[Start]
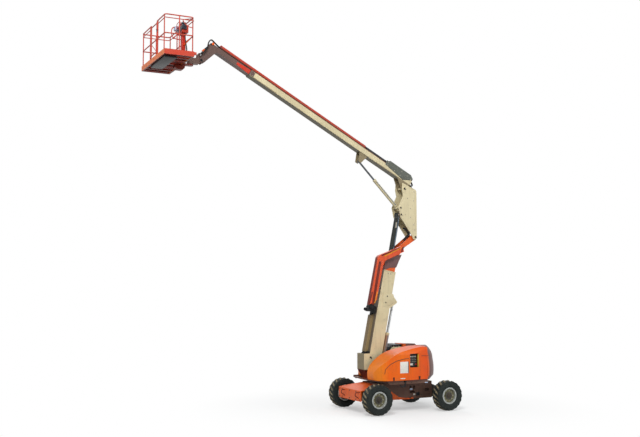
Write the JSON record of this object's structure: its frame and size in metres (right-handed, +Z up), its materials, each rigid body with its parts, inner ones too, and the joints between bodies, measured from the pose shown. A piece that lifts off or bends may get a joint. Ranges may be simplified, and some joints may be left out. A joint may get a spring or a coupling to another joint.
{
  "type": "articulating boom lift",
  "caption": "Self-propelled aerial work platform: a slewing base with a raised telescopic tower boom, an upright, a telescopic main boom and a levelled, rotating basket.",
  "frame": {"origin": "on the floor, where the slewing axis meets it", "axes": "+Z up, -X towards the platform and the drive axle, -Y to the left of an operator who looks along -X"},
  "size_m": [9.608, 2.49, 11.2449],
  "materials": {
    "basket_paint": "red-orange enamel",
    "black_paint": "satin black enamel",
    "brown_paint": "brown-mauve enamel, weathered",
    "chassis_paint": "dark grey-brown enamel",
    "console_grey": "grey-blue enamel",
    "cover_grey": "matte grey",
    "cream_paint": "gloss cream enamel",
    "grey_cast": "bare iron",
    "hose_rubber": "smooth hose cover",
    "orange_paint": "gloss orange enamel",
    "rim_paint": "light grey enamel",
    "rod_chrome": "hard chrome",
    "track_plastic": "moulded black",
    "tyre_rubber": "moulded rubber"
  },
  "bodies": {
    "chassis": {"chassis_frame": "chassis_paint", "chassis_nose": "orange_paint", "drive_axle": "black_paint", "steer_axle": "black_paint"},
    "knuckle_left": {"knuckle_left": "black_paint"},
    "knuckle_right": {"knuckle_right": "black_paint"},
    "tie_rod": {"tie_rod": "black_paint"},
    "drive_left_wheel": {"tyre_drive_left": "tyre_rubber", "rim_drive_left": "rim_paint"},
    "drive_right_wheel": {"tyre_drive_right": "tyre_rubber", "rim_drive_right": "rim_paint"},
    "steer_left_wheel": {"tyre_steer_left": "tyre_rubber", "rim_steer_left": "rim_paint"},
    "steer_right_wheel": {"tyre_steer_right": "tyre_rubber", "rim_steer_right": "rim_paint"},
    "turntable": {"turntable_frame": "cream_paint", "counterweight": "orange_paint", "engine_block": "grey_cast", "fluid_tank": "black_paint", "ground_control": "black_paint"},
    "hood_left": {"hood_left": "orange_paint"},
    "hood_right": {"hood_right": "orange_paint"},
    "tower_base": {"tower_base": "cream_paint", "tower_trough": "cream_paint"},
    "tower_fly": {"tower_fly": "orange_paint", "tower_guide": "orange_paint", "tower_hose_band": "track_plastic", "knee_hoses": "hose_rubber"},
    "tower_lift_barrel": {"tower_lift_barrel": "cream_paint"},
    "tower_lift_rod": {"tower_lift_rod": "rod_chrome"},
    "upright": {"upright": "cream_paint"},
    "upright_barrel": {"upright_barrel": "black_paint"},
    "upright_rod": {"upright_rod": "rod_chrome"},
    "main_base": {"main_base": "cream_paint", "main_cover": "cover_grey"},
    "main_lift_barrel": {"main_lift_barrel": "cream_paint"},
    "main_lift_rod": {"main_lift_rod": "rod_chrome"},
    "main_fly": {"main_fly": "brown_paint", "track_carrier": "orange_paint", "level_barrel": "black_paint", "nose_hoses": "hose_rubber"},
    "power_track": {"power_track": "track_plastic"},
    "platform_support": {"platform_support": "brown_paint"},
    "level_rod": {"level_rod": "rod_chrome"},
    "platform": {"platform_bracket": "basket_paint", "platform_floor": "basket_paint", "platform_rails": "basket_paint", "platform_console": "console_grey", "platform_hoses": "hose_rubber"},
    "gate": {"platform_gate": "basket_paint"}
  },
  "joints": [
    {"name": "steer_left", "type": "hinge", "parent": "chassis", "child": "knuckle_left", "pos_m": [1.245, -0.82, 0.468], "axis": [0, 0, 1], "range_deg": [-35, 35]},
    {"name": "steer_right", "type": "hinge", "parent": "chassis", "child": "knuckle_right", "pos_m": [1.245, 0.82, 0.468], "axis": [0, 0, 1], "range_deg": [-35, 35]},
    {"name": "tie_rod_slide", "type": "slide", "parent": "chassis", "child": "tie_rod", "axis": [0, 1, 0], "range_m": [-0.12, 0.12]},
    {"name": "drive_left_spin", "type": "hinge", "parent": "chassis", "child": "drive_left_wheel", "pos_m": [-1.245, -1.075, 0.468], "axis": [0, 1, 0], "continuous": true},
    {"name": "drive_right_spin", "type": "hinge", "parent": "chassis", "child": "drive_right_wheel", "pos_m": [-1.245, 1.075, 0.468], "axis": [0, 1, 0], "continuous": true},
    {"name": "steer_left_spin", "type": "hinge", "parent": "knuckle_left", "child": "steer_left_wheel", "pos_m": [1.245, -1.075, 0.468], "axis": [0, 1, 0], "continuous": true},
    {"name": "steer_right_spin", "type": "hinge", "parent": "knuckle_right", "child": "steer_right_wheel", "pos_m": [1.245, 1.075, 0.468], "axis": [0, 1, 0], "continuous": true},
    {"name": "slew", "type": "hinge", "parent": "chassis", "child": "turntable", "pos_m": [0, 0, 0.932], "axis": [0, 0, 1], "range_deg": [-180, 180]},
    {"name": "hood_left_hinge", "type": "hinge", "parent": "turntable", "child": "hood_left", "pos_m": [0, -0.388, 1.9], "axis": [-1, 0, 0], "range_deg": [0, 50]},
    {"name": "hood_right_hinge", "type": "hinge", "parent": "turntable", "child": "hood_right", "pos_m": [0, 0.388, 1.905], "axis": [1, 0, 0], "range_deg": [0, 50]},
    {"name": "tower_lift", "type": "hinge", "parent": "turntable", "child": "tower_base", "pos_m": [-0.984, 0, 1.651], "axis": [0, -1, 0], "range_deg": [-75, 0]},
    {"name": "tower_extend", "type": "slide", "parent": "tower_base", "child": "tower_fly", "axis": [0.1994, 0, 0.9799], "range_m": [0, 1.1]},
    {"name": "upright_level", "type": "hinge", "parent": "tower_fly", "child": "upright", "pos_m": [0.677, 0, 5.394], "axis": [0, -1, 0], "range_deg": [0, 75]},
    {"name": "tower_cylinder_swing", "type": "hinge", "parent": "turntable", "child": "tower_lift_barrel", "pos_m": [-0.52, 0, 1.15], "axis": [0, -1, 0], "range_deg": [-73, 0]},
    {"name": "tower_cylinder_stroke", "type": "slide", "parent": "tower_lift_barrel", "child": "tower_lift_rod", "axis": [0.215, 0, 0.9766], "range_m": [-0.84, 0]},
    {"name": "upright_cylinder_swing", "type": "hinge", "parent": "upright", "child": "upright_barrel", "pos_m": [0.15, 0, 6.1], "axis": [0, -1, 0], "range_deg": [-68, 0]},
    {"name": "upright_cylinder_stroke", "type": "slide", "parent": "upright_barrel", "child": "upright_rod", "axis": [-0.199, 0, -0.98], "range_m": [-1.05, 0]},
    {"name": "main_lift", "type": "hinge", "parent": "upright", "child": "main_base", "pos_m": [0.28, 0, 6.93], "axis": [0, 1, 0], "range_deg": [-38.5, 45]},
    {"name": "main_cylinder_swing", "type": "hinge", "parent": "upright", "child": "main_lift_barrel", "pos_m": [0.135, 0, 6.317], "axis": [0, 1, 0], "range_deg": [-32, 38]},
    {"name": "main_cylinder_stroke", "type": "slide", "parent": "main_lift_barrel", "child": "main_lift_rod", "axis": [-0.7019, 0, 0.7122], "range_m": [-0.33, 0.39]},
    {"name": "main_extend", "type": "slide", "parent": "main_base", "child": "main_fly", "axis": [-0.8788, 0, 0.4772], "range_m": [-0.85, 1.9]},
    {"name": "power_track_follow", "type": "slide", "parent": "main_base", "child": "power_track", "axis": [-0.8788, 0, 0.4772], "range_m": [-0.425, 0.95]},
    {"name": "platform_level", "type": "hinge", "parent": "main_fly", "child": "platform_support", "pos_m": [-6.49, 0, 10.33], "axis": [0, 1, 0], "range_deg": [-45, 38.5]},
    {"name": "level_cylinder_stroke", "type": "slide", "parent": "main_fly", "child": "level_rod", "axis": [-0.7459, 0, -0.6661], "range_m": [-0.11, 0.12]},
    {"name": "platform_rotate", "type": "hinge", "parent": "platform_support", "child": "platform", "pos_m": [-6.8, 0, 10.295], "axis": [0, 0, 1], "range_deg": [-90, 90]},
    {"name": "gate_swing", "type": "hinge", "parent": "platform", "child": "gate", "pos_m": [-7.8737, 0.208, 10.7], "axis": [0, 0, 1], "range_deg": [0, 90]}
  ],
  "couplings": [
    {"joint": "steer_right", "follows": "steer_left", "ratio": 1},
    {"joint": "tie_rod_slide", "follows": "steer_left", "m_per_rad": 0.19},
    {"joint": "upright_level", "follows": "tower_lift", "ratio": -1},
    {"joint": "tower_cylinder_swing", "follows": "tower_lift", "ratio": 0.972},
    {"joint": "tower_cylinder_stroke", "follows": "tower_lift", "m_per_rad": 0.6394},
    {"joint": "upright_cylinder_swing", "follows": "tower_lift", "ratio": 0.906},
    {"joint": "upright_cylinder_stroke", "follows": "tower_lift", "m_per_rad": 0.7987},
    {"joint": "main_cylinder_swing", "follows": "main_lift", "ratio": 0.83},
    {"joint": "main_cylinder_stroke", "follows": "main_lift", "m_per_rad": 0.4905},
    {"joint": "power_track_follow", "follows": "main_extend", "ratio": 0.5},
    {"joint": "platform_level", "follows": "main_lift", "ratio": -1},
    {"joint": "level_cylinder_stroke", "follows": "main_lift", "m_per_rad": 0.1524}
  ]
}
[End]
▸ Task to complete: From the listing, tally every line with the word "joints" in it and give only the tally.

▸ Answer for the task: 2